One last word. I find it revealing that the book both does, and does not, quite, end where it began, or begin where it ends. The book is named Grassy Hill because it’s the place where we must position ourselves in order to understand it. On the first page the boys are both considering what the hill may mean in their country’s history (the aim of Rhonda Mathieson’s history lesson) and are in some small, perhaps tiny, way becoming aware that their own lives will feed into the tides, floods, streamlets and watercourses of history, though any such realisation will occur to them in only fleeting moments and that the best moment to consider and/or evaluate a life – their life, anybody’s life – is the moment when it ends. At the beginning of the book we can know the lives of Cook and his sailors, and even, possibly, the aboriginal people mentioned in Mark McKenna’s book From The Edge which is briefly referred to in the text by CC, the novel’s resident historian, but we can’t yet know the lives of our ten Old Boys or their numerous partners, friends, contacts and children also mentioned in the book’s meanderings until these people too, in their turn, reach the end of their journey, as Noel McGraw is doing in the final pages.

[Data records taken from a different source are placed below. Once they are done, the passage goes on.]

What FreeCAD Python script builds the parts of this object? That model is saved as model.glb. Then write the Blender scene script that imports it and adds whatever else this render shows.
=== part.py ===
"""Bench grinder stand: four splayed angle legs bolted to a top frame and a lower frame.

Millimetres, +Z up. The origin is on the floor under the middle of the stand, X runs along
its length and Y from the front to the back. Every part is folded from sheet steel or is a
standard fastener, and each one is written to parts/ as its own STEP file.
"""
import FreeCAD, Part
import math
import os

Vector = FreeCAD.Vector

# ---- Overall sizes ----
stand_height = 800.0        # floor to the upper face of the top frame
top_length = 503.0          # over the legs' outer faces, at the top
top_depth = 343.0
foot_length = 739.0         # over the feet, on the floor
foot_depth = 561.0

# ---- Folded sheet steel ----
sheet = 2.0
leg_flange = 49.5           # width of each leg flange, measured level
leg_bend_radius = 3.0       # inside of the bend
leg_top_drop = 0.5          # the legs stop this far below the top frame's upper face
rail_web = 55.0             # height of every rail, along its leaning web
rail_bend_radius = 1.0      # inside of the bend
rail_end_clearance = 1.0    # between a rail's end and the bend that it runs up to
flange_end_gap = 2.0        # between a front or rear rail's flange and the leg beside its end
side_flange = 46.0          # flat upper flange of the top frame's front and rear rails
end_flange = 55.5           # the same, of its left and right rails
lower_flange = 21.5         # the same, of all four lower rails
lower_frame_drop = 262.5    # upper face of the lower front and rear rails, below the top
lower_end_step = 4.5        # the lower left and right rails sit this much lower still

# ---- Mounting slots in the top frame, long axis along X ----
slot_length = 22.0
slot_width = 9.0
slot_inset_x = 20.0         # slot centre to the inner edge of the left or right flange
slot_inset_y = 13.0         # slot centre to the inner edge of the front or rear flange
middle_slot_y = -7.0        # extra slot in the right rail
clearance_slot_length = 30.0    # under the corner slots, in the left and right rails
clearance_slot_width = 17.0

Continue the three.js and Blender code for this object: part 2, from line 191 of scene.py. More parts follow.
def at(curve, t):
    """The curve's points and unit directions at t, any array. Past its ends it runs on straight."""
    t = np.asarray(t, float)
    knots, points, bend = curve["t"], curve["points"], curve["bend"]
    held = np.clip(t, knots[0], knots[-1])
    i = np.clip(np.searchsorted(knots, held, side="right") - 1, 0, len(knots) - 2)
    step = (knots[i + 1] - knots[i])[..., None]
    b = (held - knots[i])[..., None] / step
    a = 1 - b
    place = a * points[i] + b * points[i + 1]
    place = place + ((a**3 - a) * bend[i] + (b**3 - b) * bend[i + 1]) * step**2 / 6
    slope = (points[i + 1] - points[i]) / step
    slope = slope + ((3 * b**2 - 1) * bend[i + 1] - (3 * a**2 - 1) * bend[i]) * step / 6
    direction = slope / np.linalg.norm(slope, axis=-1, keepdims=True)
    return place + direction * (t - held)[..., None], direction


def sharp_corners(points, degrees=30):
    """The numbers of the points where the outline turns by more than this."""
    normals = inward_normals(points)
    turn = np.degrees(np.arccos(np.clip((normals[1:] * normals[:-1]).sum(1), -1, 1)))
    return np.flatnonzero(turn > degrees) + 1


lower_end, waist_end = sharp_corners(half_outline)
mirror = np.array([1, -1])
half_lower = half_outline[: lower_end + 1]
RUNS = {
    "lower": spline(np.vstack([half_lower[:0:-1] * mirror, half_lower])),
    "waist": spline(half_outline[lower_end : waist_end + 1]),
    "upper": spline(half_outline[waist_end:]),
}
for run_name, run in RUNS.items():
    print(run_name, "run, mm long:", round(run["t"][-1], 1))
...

It is only when his ashes are thrown to the winds by Lola, his life’s companion, that we can say he has reached Grassy Hill in its metaphorical sense as opposed to its geographical position.
Discussing this last book in this way means that I am inviting readers to compare the way its title – like the earlier (1997) title Wainwrights’ Mountain – suggests to the reader the best way to read, and having read, the best way to interpret it.